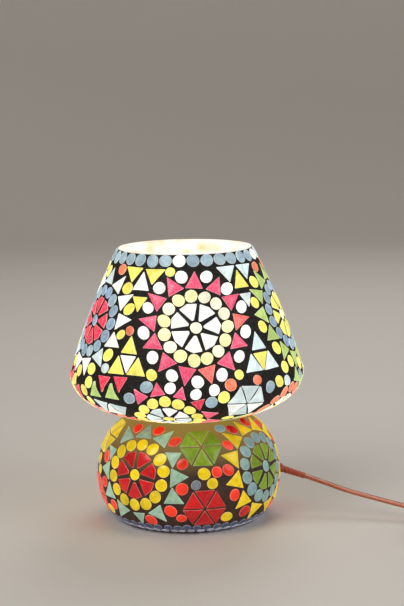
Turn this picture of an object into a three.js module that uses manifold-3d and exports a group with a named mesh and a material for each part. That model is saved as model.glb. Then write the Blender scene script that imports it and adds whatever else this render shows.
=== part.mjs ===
// Mosaic glass table lamp, in millimetres, +Z up, standing on z = 0 at the centre of its foot.
// Two blown glasses, an open shade and a closed base, wear coats of glass tiles set in grout. A spider
// plate and a yoke clamp them together at the neck and carry the lampholder. A flat twin cord leaves
// the base through a strain relief, lies coiled beside the lamp and ends in a switch and a plug.
import * as THREE from 'three';
import { mergeVertices } from 'three/addons/utils/BufferGeometryUtils.js';
import Module from 'manifold-3d';

const wasm = await Module();
wasm.setup();

// ---- driving dimensions -------------------------------------------------------------------------
const GAP = 0.3; // clearance between pieces that touch or seat on each other
const AROUND = 32; // sides of the glasses and their coats
const ROUND = 16; // sides of the small turned pieces

// glasses and coat: the outline is the tiles' outer face
const HEIGHT = 200;
const RIM_R = 49.2;
const SHADE_R = 85.6;
const SHADE_EDGE_Z = 109; // height of the shade's widest line
const SHADE_BULGE = 4.7; // how far the shade's wall bows out from a straight cone
const UNDERSIDE_RISE = 8; // how flat the shade's underside runs in to the neck
const CREASE_R = 41; // where the shade's and the base's tiles meet
const CREASE_Z = 77.6;
const NECK_R = 35; // glass outer radius in the neck
const NECK_HALF = 2; // half the height of the neck's groove
const WASHER = 1; // rubber between the two glasses
const BASE_R = 67.7;
const BASE_BULGE_Z = 32.5;
const SHOULDER_RUN = 14; // how the base's shoulder leaves the crease
const SHOULDER_DROP = 7.6;
const SHOULDER_RISE = 25.5;
const FOOT_R = 49.2;
const FOOT_RUN = 9.6;
const FOOT_LIFT = 0.6; // the coat ends this far above the table
const GLASS_WALL = 3;
const GLASS_FLOOR = 4;
const COAT = 3; // adhesive, tile and grout together

// fitting in the neck
const SEAT_IN_R = 34;
const SEAT_OUT_R = 42;
const GASKET = 1.2;
const PLATE = 1.6;
const YOKE = 2;
const YOKE_HALF_LENGTH = 41;
const YOKE_HALF_WIDTH = 18;
const SCREW_X = 24;
const SCREW_R = 1.5;
const SCREW_HEAD_R = 2.8;
const NUT_R = 3.1;

// small screw lampholder and bulb
const BARREL_R = 13.8;
const BARREL_WALL = 2;
const BARREL_ABOVE = 16; // barrel above the plate
const BARREL_BELOW = 20;
const SHOULDER_R = 17;
const RING_R = 19;
const RING_H = 5;
const CAP_H = 12.7;
const SOCKET_R = 7.5; // inner radius of the screw shell
const BULB_CAP_R = 6.9;
const BULB_R = 22.5;
const BULB_LENGTH = 78;
const BULB_SEAT = 5; // the bulb's contact sits this far below the plate's top
const BULB_GLASS = 0.8;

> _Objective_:
Exactly reproduce the material above.

> _Final answer_:
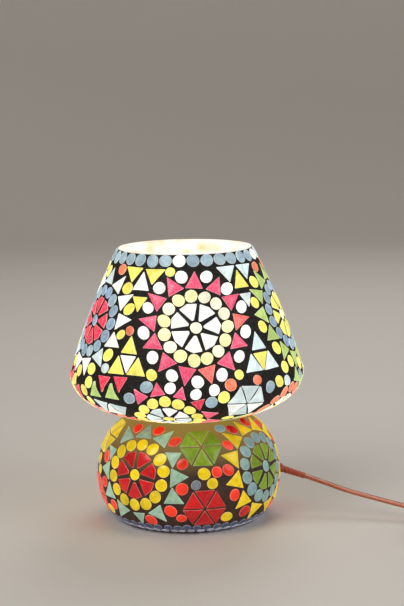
Turn this picture of an object into a three.js module that uses manifold-3d and exports a group with a named mesh and a material for each part. That model is saved as model.glb. Then write the Blender scene script that imports it and adds whatever else this render shows.
=== part.mjs ===
// Mosaic glass table lamp, in millimetres, +Z up, standing on z = 0 at the centre of its foot.
// Two blown glasses, an open shade and a closed base, wear coats of glass tiles set in grout. A spider
// plate and a yoke clamp them together at the neck and carry the lampholder. A flat twin cord leaves
// the base through a strain relief, lies coiled beside the lamp and ends in a switch and a plug.
import * as THREE from 'three';
import { mergeVertices } from 'three/addons/utils/BufferGeometryUtils.js';
import Module from 'manifold-3d';

const wasm = await Module();
wasm.setup();

// ---- driving dimensions -------------------------------------------------------------------------
const GAP = 0.3; // clearance between pieces that touch or seat on each other
const AROUND = 32; // sides of the glasses and their coats
const ROUND = 16; // sides of the small turned pieces

// glasses and coat: the outline is the tiles' outer face
const HEIGHT = 200;
const RIM_R = 49.2;
const SHADE_R = 85.6;
const SHADE_EDGE_Z = 109; // height of the shade's widest line
const SHADE_BULGE = 4.7; // how far the shade's wall bows out from a straight cone
const UNDERSIDE_RISE = 8; // how flat the shade's underside runs in to the neck
const CREASE_R = 41; // where the shade's and the base's tiles meet
const CREASE_Z = 77.6;
const NECK_R = 35; // glass outer radius in the neck
const NECK_HALF = 2; // half the height of the neck's groove
const WASHER = 1; // rubber between the two glasses
const BASE_R = 67.7;
const BASE_BULGE_Z = 32.5;
const SHOULDER_RUN = 14; // how the base's shoulder leaves the crease
const SHOULDER_DROP = 7.6;
const SHOULDER_RISE = 25.5;
const FOOT_R = 49.2;
const FOOT_RUN = 9.6;
const FOOT_LIFT = 0.6; // the coat ends this far above the table
const GLASS_WALL = 3;
const GLASS_FLOOR = 4;
const COAT = 3; // adhesive, tile and grout together

// fitting in the neck
const SEAT_IN_R = 34;
const SEAT_OUT_R = 42;
const GASKET = 1.2;
const PLATE = 1.6;
const YOKE = 2;
const YOKE_HALF_LENGTH = 41;
const YOKE_HALF_WIDTH = 18;
const SCREW_X = 24;
const SCREW_R = 1.5;
const SCREW_HEAD_R = 2.8;
const NUT_R = 3.1;

// small screw lampholder and bulb
const BARREL_R = 13.8;
const BARREL_WALL = 2;
const BARREL_ABOVE = 16; // barrel above the plate
const BARREL_BELOW = 20;
const SHOULDER_R = 17;
const RING_R = 19;
const RING_H = 5;
const CAP_H = 12.7;
const SOCKET_R = 7.5; // inner radius of the screw shell
const BULB_CAP_R = 6.9;
const BULB_R = 22.5;
const BULB_LENGTH = 78;
const BULB_SEAT = 5; // the bulb's contact sits this far below the plate's top
const BULB_GLASS = 0.8;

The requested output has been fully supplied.